There are different definitions of clean – there’s clean and then there’s “beer clean.” Your TDS (Total Dissolved Solids) should be very low. For example, you have one restaurant where chemicals and filters are set up in a certain way and everything comes out perfect. But your other restaurant location might be on a different water system, and because of this, the same set up/ chemicals may not work. So have your chemical guys come out and test your TDS. Then make sure that whatever you’re using to rinse your glassware is actually getting your glasses “beer clean”.
- Make sure that you’re serving a good head on your beer.
This is very important! A 16-ounce glass shouldn’t have exactly 16 ounces of beer in it. Beer foam makes beer taste good, protects the beer, keeps it cold, lets your customer know that it’s fresh, and serving a good head on a beer is totally awesome and acceptable.
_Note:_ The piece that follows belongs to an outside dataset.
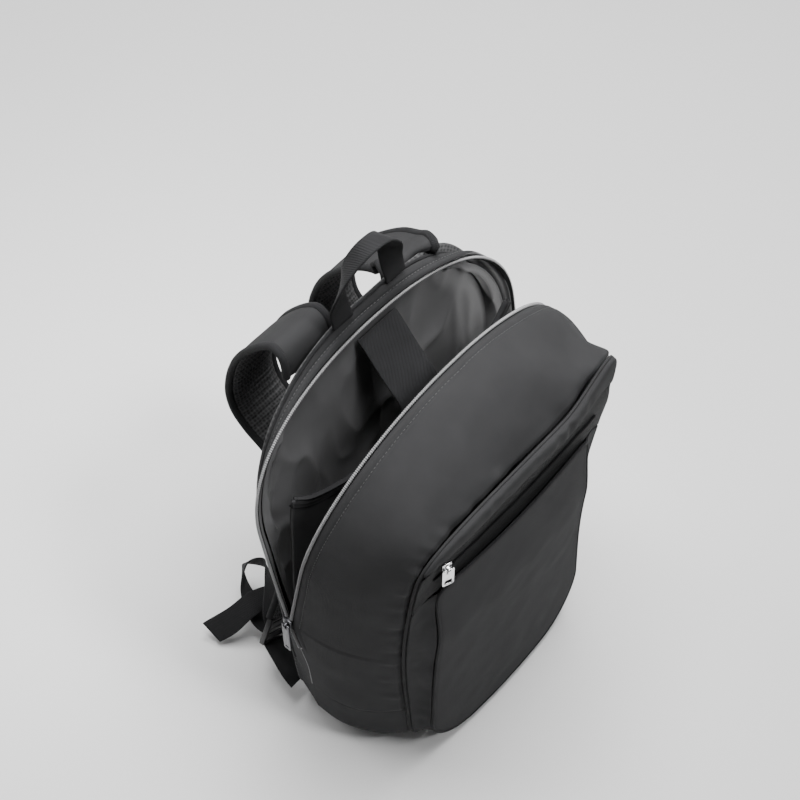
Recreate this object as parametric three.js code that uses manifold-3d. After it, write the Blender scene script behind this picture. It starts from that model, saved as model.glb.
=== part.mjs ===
import * as THREE from 'three';
import { mergeVertices } from 'three/addons/utils/BufferGeometryUtils.js';
import Module from 'manifold-3d';

const wasm = await Module();
wasm.setup();

// A laptop backpack standing on its base, unzipped: millimetres, +Z up, front towards -Y,
// origin in the middle of the flat underside.

// The bag
const bagWidth = 328;
const bagHeight = 441;
const baseDepth = 112;
const backLean = 0.086;
const clearance = 0.3;

// Cloth and padding
const clothThick = 2.4;
const baseThick = 2.8;
const liningThick = 1;
const backPadThick = 11;
const backEdgeThick = 3;
const wallThick = 2.2;

// The main zipper: where its sliders stop, and where it ends below them
const zipEnd = 191;
const zipFoot = 150;
const tapeWidth = 6;
const tapeThick = 1.4;
const coilWidth = 3;
const coilThick = 2.8;
const rearRimLean = 0.167;
const frontRimLean = -0.167;

// The front: hood band, pocket zipper and pocket
const hoodDrop = 28;
const hoodThick = 7.5;
const zipStripThick = 1.6;
const pocketDepth = 20;
const pocketTopDepth = 8;
const pocketBelly = 7;
const frontShift = -8;
const pocketShift = -12;
const pocketSliderDrop = 10;
const zipStripSpread = 8;
const sideSeamRise = 42;
const pocketSliderX = -102;

// The laptop sleeve
const dividerHeight = bagHeight * 0.7823;
const dividerThick = 4;
const sleeveDepth = 30;
const tabWidth = 46;
const tabThick = 1.8;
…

- Put a CO2 gauge on every line
Different styles of draft beers need to get dispensed at different pressures of CO2, thus the need for a CO2 gauge on every line. There are downloadable apps that tell you how much pressure you should put based on the temperature of your fridge and type of beer. You can also talk to your beer reps and your beer distributors. All you have to do is look at the type beer that’s coming out, put a gauge on each line, and have them set where they should be according to the information you got. If you’re getting too much foam, the pressure is too high. If you’re not getting enough foam, it’s too low. And this is exactly why you need a CO2 pressure gauge on every line, so you can adjust each type differently.
- We have to measure how much beer were actually dispensing/selling versus how much beer our computer says we’re selling.
There’s only two good ways to do this – one of them is difficult and the other one is expensive:
- The difficult method is to get a keg scale. They’re going to cost you a couple to few hundred dollars and function like a floor scale where you put your keg on in it and see how much your keg weighs. This way you know exactly how many ounces of beer are in the keg. Then you can run a report to see how much beer you sold, convert that to ounces, and then figure out if the beer that you’ve dispensed is equal to the beer that you’ve sold. If the numbers don’t match, then there’s some form of theft is occurring, such as over foaming or your staff is not pouring it properly.
- The expensive way is to put flow meters on every one of your lines. Every time beer is dispensed it tells a computer how many ounces were poured. Then all you have to do is compare that number to what your computer says for sales. There are companies that set up the system and software for you.
I strongly encourage you to do at least the first three steps. If you can get to a point where you can do step four – weighing your kegs or measuring the dispensing amount – it will make a huge difference. If you’re a high-volume draft beer house, you have to be doing step 4! Either way, there’s no reason why you can’t do at least steps 1, 2, and 3 to quickly improve the quality of your product and increase your profits.